A number of years ago I was doing engineering design analysis using a large main frame computer. The program I was using was both complicated and required a lot of precision. This analysis required unusually large amounts of memory to run, so this program was usually run at night when it didn't need to share the computer with a lot of other programs. Occasionally I got obviously erroneous results. The computer did not give the same result on runs with the same data. I did several test runs to verify the problem and got the same bad results a couple of times and apparently correct but not quite exactly the same results on some other runs. All the results should have been exactly the same.

I informed the computer staff that I believed there was a problem with the computer and showed them the the results of my runs. Some weeks later, and only because I knew some of the computer staff well, I found out the following. There had been several complaints about bad results over the previous year but they had been unable to find a problem and assumed they were, like most problems, user coding errors. After our discussion they used my program as a diagnostic tool.
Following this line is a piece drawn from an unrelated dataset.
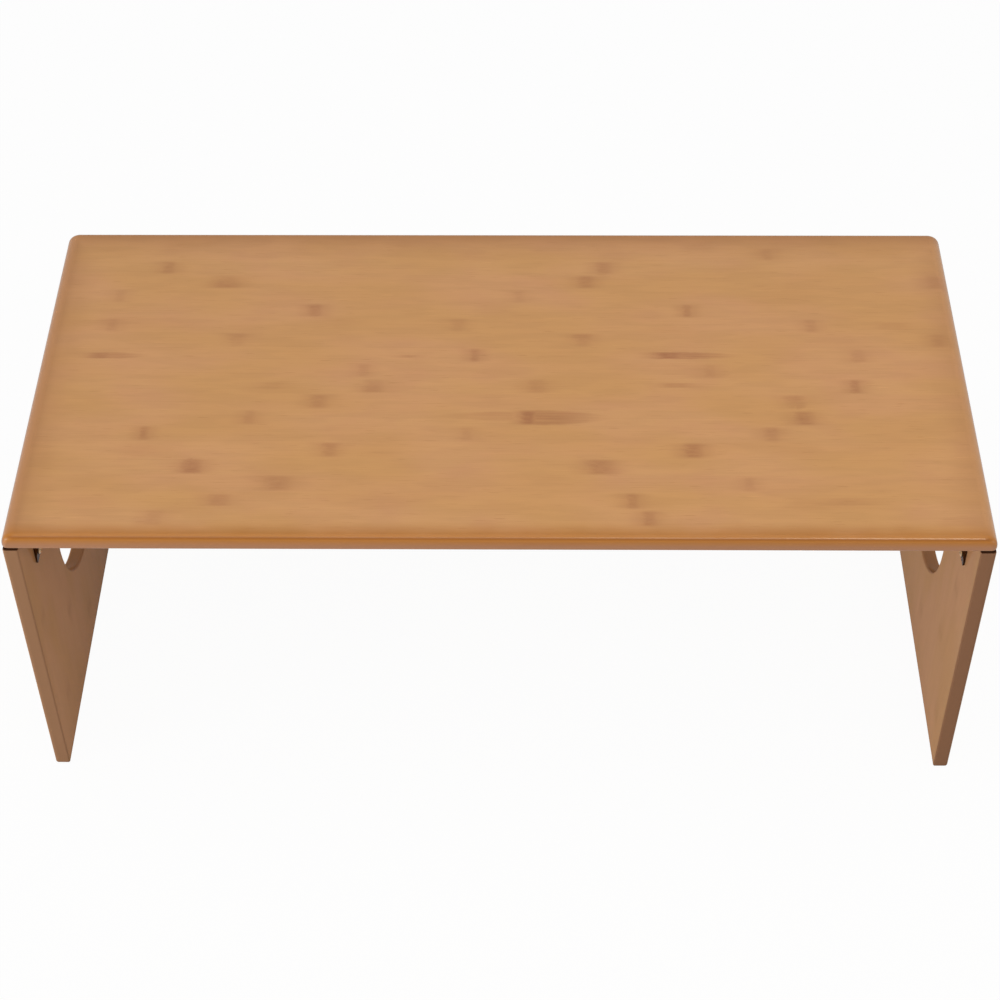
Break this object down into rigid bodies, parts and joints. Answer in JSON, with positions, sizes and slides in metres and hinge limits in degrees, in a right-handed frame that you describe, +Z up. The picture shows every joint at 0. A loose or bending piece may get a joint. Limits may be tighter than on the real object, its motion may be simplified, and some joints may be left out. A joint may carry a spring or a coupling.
{
  "type": "folding low table",
  "caption": "Rectangular laminated bamboo low table with full-depth panel legs, round hand holes and riveted folding brackets.",
  "frame": {"origin": "on the floor, under the middle of the tabletop", "axes": "+X along the table, +Y from the front edge to the rear edge, +Z up"},
  "size_m": [0.8, 0.38, 0.3],
  "materials": {
    "top_bamboo": "satin lacquer",
    "leg_bamboo": "satin lacquer",
    "bracket_steel": "dark bronze lacquer",
    "rivet_steel": "zinc plated",
    "screw_steel": "zinc plated",
    "washer_nylon": "plain"
  },
  "bodies": {
    "top": {"tabletop": "top_bamboo", "left_front_top_arm": "bracket_steel", "left_front_pivot_rivet": "rivet_steel", "left_front_friction_washers": "washer_nylon", "left_front_top_arm_screws": "screw_steel", "left_rear_top_arm": "bracket_steel", "left_rear_pivot_rivet": "rivet_steel", "left_rear_friction_washers": "washer_nylon", "left_rear_top_arm_screws": "screw_steel", "right_front_top_arm": "bracket_steel", "right_front_pivot_rivet": "rivet_steel", "right_front_friction_washers": "washer_nylon", "right_front_top_arm_screws": "screw_steel", "right_rear_top_arm": "bracket_steel", "right_rear_pivot_rivet": "rivet_steel", "right_rear_friction_washers": "washer_nylon", "right_rear_top_arm_screws": "screw_steel"},
    "left_leg": {"left_leg_panel": "leg_bamboo", "left_front_leg_arm": "bracket_steel", "left_front_leg_arm_screws": "screw_steel", "left_rear_leg_arm": "bracket_steel", "left_rear_leg_arm_screws": "screw_steel"},
    "right_leg": {"right_leg_panel": "leg_bamboo", "right_front_leg_arm": "bracket_steel", "right_front_leg_arm_screws": "screw_steel", "right_rear_leg_arm": "bracket_steel", "right_rear_leg_arm_screws": "screw_steel"}
  },
  "joints": [
    {"name": "left_leg_fold", "type": "hinge", "parent": "top", "child": "left_leg", "pos_m": [-0.378, 0, 0.276], "axis": [0, -1, 0], "range_deg": [0, 90]},
    {"name": "right_leg_fold", "type": "hinge", "parent": "top", "child": "right_leg", "pos_m": [0.378, 0, 0.276], "axis": [0, 1, 0], "range_deg": [0, 90]}
  ]
}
When my program was loaded alone in the computer the error was reproducible. After a lot of work they identified a bad bit in the computer memory. This bit was one of the least significant bits in a variable storage location so it usually did not create obvious errors. My program gave obvious errors because it subtracted two very large number, one of which had the error, and used what should have been a small difference. The error was reproducible since the program was big enough to use the bad bit location when loaded alone.

They fixed the problem, and I ran all my runs again, but I never heard about there being a problem officially. I will never know how many designs were based on errors caused by that bad bit.

Lessons Learned

  1. Very small errors in data or software can occasionally produce big important errors.

  2. Embarrassing problems are sometimes kept hidden by service organizations.